3.White Tea: Bai Hao Yin Zhen (Chinese), Bai Mu Dan (Chinese), Shu Mei Bai cha (Chinese), Gong Mei (Chinese)
White tea has become very popular recently due to its healthy effects. Originated in Fujian region of China, white tea is divided into 2 main types : Bai Hao Yin Zhen and Bai Mu Dan. With the older leaves from the same tree of Bai Hao Yin Zhen, Shu Mei and Gong Mei can be made. Bai Hao Yin Zhen is often referred as silver tips since its tea leaf has lots of silver hair. Both Bai Hao Yin Zhen and Bai Mu Dan has pale yellow liquor color but Yin Zhen has brighter greenish color. Shu Mei and Cong Mei has darker brown color since they are made of bigger and older leaves.
4.Blue (Oolong) tea: Da Hong Pao (Chinese), Tie Guan Yin (Chinese), Shui Xian (Chinese), Oriental Beauty (Taiwan), Liu Gui (Chinese)
Blue Tea, also known as Oolong tea, is getting more popular year after year due to its wide range of different flavors. The least oxidized, Tie Guan Yin’s liquor color is pale green while one of the most oxidized, Shui Xiax’s is dark orange to bronze. The shapes of tea leaves differ dramatically as well. Tie Guan Yin or oolong from Taiwan is usually rolled to form pearls while Chinese dark roasted oolong is dark brown color of large and long leaves.
5.Red tea: QiMen (Chinese), Dian Hong (Chinese), Lapsang Souchong (Chinese), Darjelling (India), Assam (India), Nuwara Eliya High Grown (Sri Lanka)
Red tea, also known as black tea, may sound the most familiar to many of you. Red tea is produced in many different regions such as China, India, and Sri Lanka. Therefore, it has many different kinds. Red tea is widely used for making blended or scented teas such as Early grey and Lipton. It is fully oxidized tea so its color is pretty dark, ranging from orange red to dark brown.

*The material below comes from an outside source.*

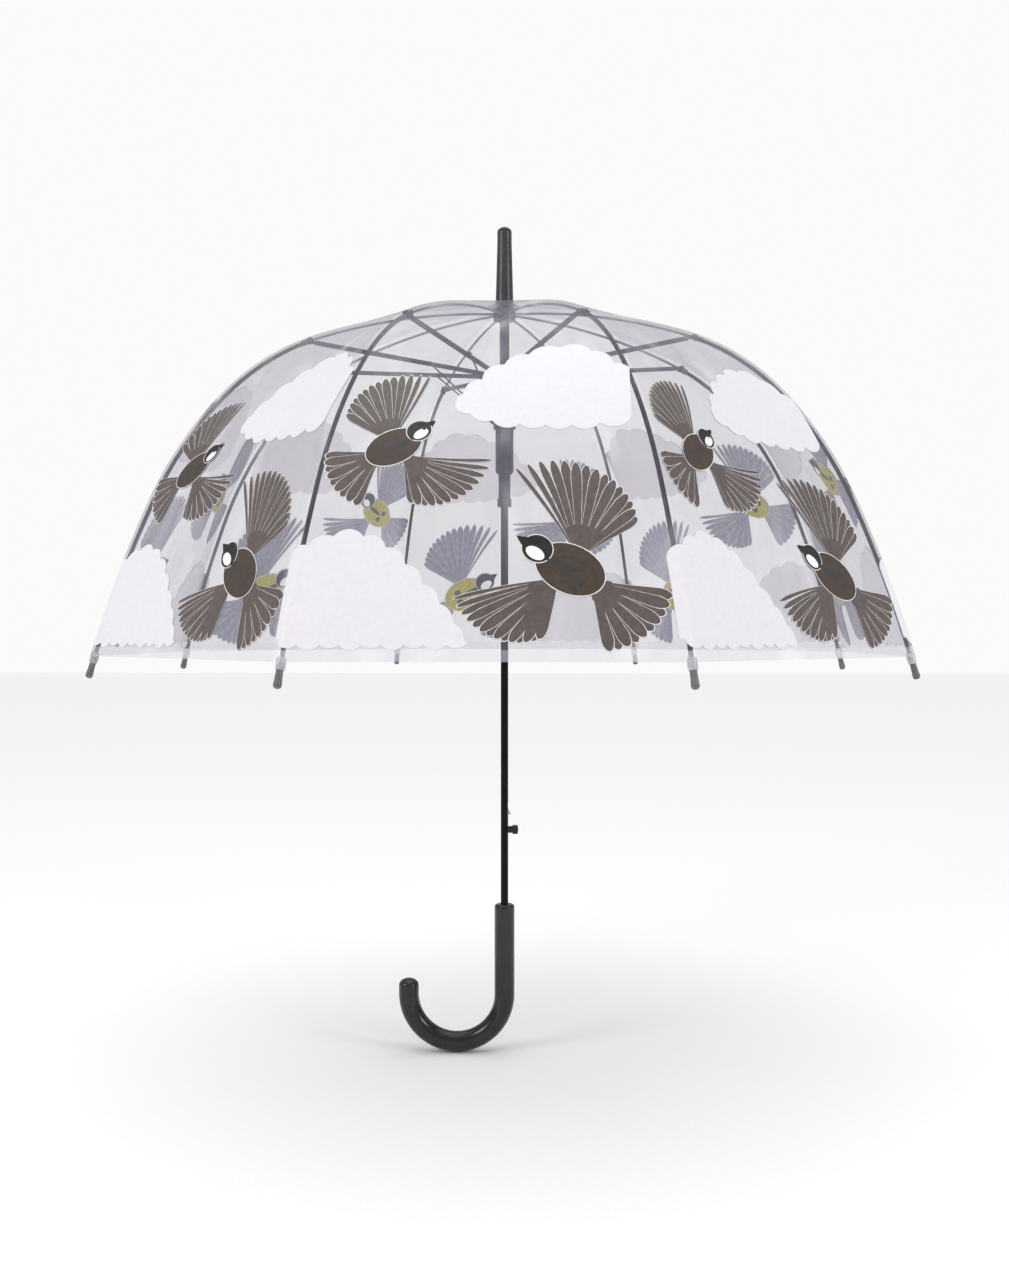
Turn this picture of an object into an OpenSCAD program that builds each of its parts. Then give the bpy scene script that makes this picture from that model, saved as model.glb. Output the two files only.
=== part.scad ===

6.Black (aged) tea: Puerh Tea (China)
While the rest is either unoxidized or somewhat oxidized tea, black tea is only fermented (not oxidized) tea. Pu-erh tea is the most popular tea in this category and often loved by many tea enthusiasts. People often compare pu-erh with wine since it needs to be properly aged to bring out the earthy flavors. Well aged pu-erh tea can be really expensive. Pu-erh is originated in Yunan, China where it shares its border with Laos and Myanmar. It can be classified into 2 main categories. (1) Pu-erh Sheng (raw) tea and (2) Pu-erh Shu (cooked) tea. While the former needs to be aged naturally for 10- 15 years to bring out the best flavor (the older, the better), the latter undergoes the post-fermentation process that speeds up the aging. Since Sheng tea is hard to be kept in the perfect condition for a long time, many people nowadays prefer to buy Shu (cooked) tea. While Puerh Sheng tea’s liquor is green brown (almost like green tea) before it is aged, Puerh Shu tea is very dark brownish- amber color.